Fishing and hunting deer served as a supplement. Despite the location of the settlement by the sea, the finds indicate that fishing and collecting sea snails and mussels was not the main focus of the diet. Unlike at Saliagos, few seafood remains have been found and no fish hooks or harpoon points have been found. Diet in Ftelia is interpreted as meaning that the inhabitants brought their methods of food production with them from the mainland, and did not adapt them to the settlement on the island.

== Metalwork ==
The early metal industry from Ftelia has attracted considerable attention. It is of great significance to our understanding of the inception of metalwork. The metal finds have been dated to the early 5th millennium BCE, which may be the earliest in the Aegean.

 "A gold artifact, copper artefacts and copper product are known from the first building phase; copper artefacts and copper product from the successive phases. At least one example of copper ore has been demonstrated."

A circular gold object from the earliest settlement phase of Ftelia has been dated to the first half of the 5th millennium BC, which makes it "the earliest securely dated gold object of the Aegean" (originally it was identified as a silver object, but its identity had then been clarified in the lab).

Several other early sites from the Aegean also show parallels with Ftelia metalwork, such as Yali.

"Roughly contemporary with the finds from Yali are copper and gold artefacts from Zas ['Zeus cave'] (Naxos),90 and copper from :de:Strofilas (Andros).91 There is also a copper axe from Knossos,92 evidence for copper working from Kephala Petras (Crete),93 and possibly contemporary copper artefacts from Chrysokamino [near Kavousi in eastern Crete].94"

The ancient community at Ftelia was most likely occupied from Euboea on the Greek peninsula.

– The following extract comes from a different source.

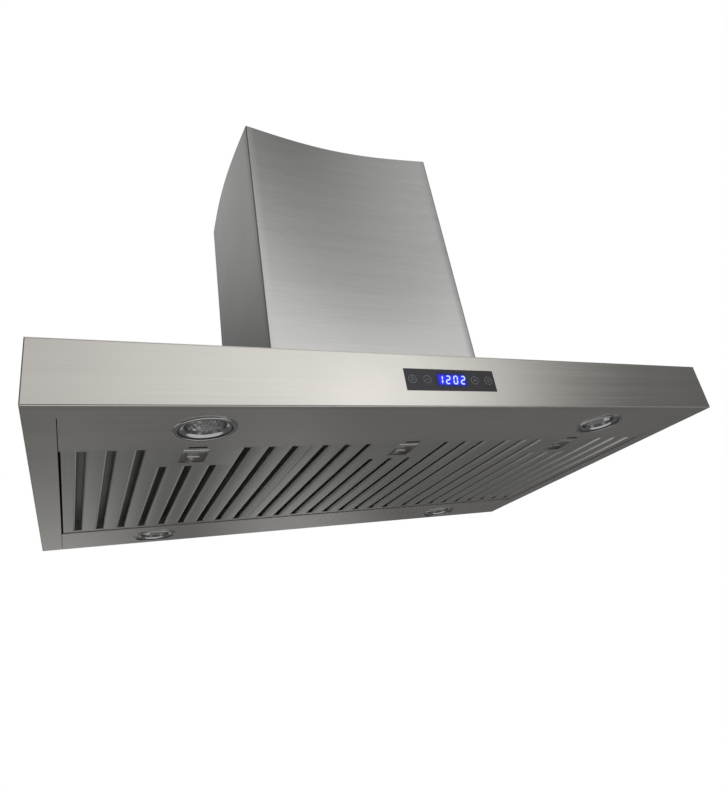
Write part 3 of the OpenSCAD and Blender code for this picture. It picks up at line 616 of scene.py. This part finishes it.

Some scholars suggested that Ftelia was part of the same metallurgical tradition as Bulgaria and Yugoslavia, but this may be disputed. Nevertheless, the Ftelia artefacts are of a comparably early date with many Balkan finds.

Also, the spondylus beads common in the North, such as for example at the Theopetra Cave in Thessaly, Greece, have also been found at Ftelia. Thus, there's good evidence that the two way exchange of goods existed at the time with northern areas.

== Modern beach and tourism ==
Its location on the northern side of the island has established the beach as a windsurfer's paradise, as there is almost always a strong wind blowing. Ftelia is an isolated, very tranquil place and even during the busy Mykonos months of July and August it is not very crowded because it is often quite windy and dusty. In ancient times, here was believed to be the tomb of the Iliad war hero Ajax the Locrian.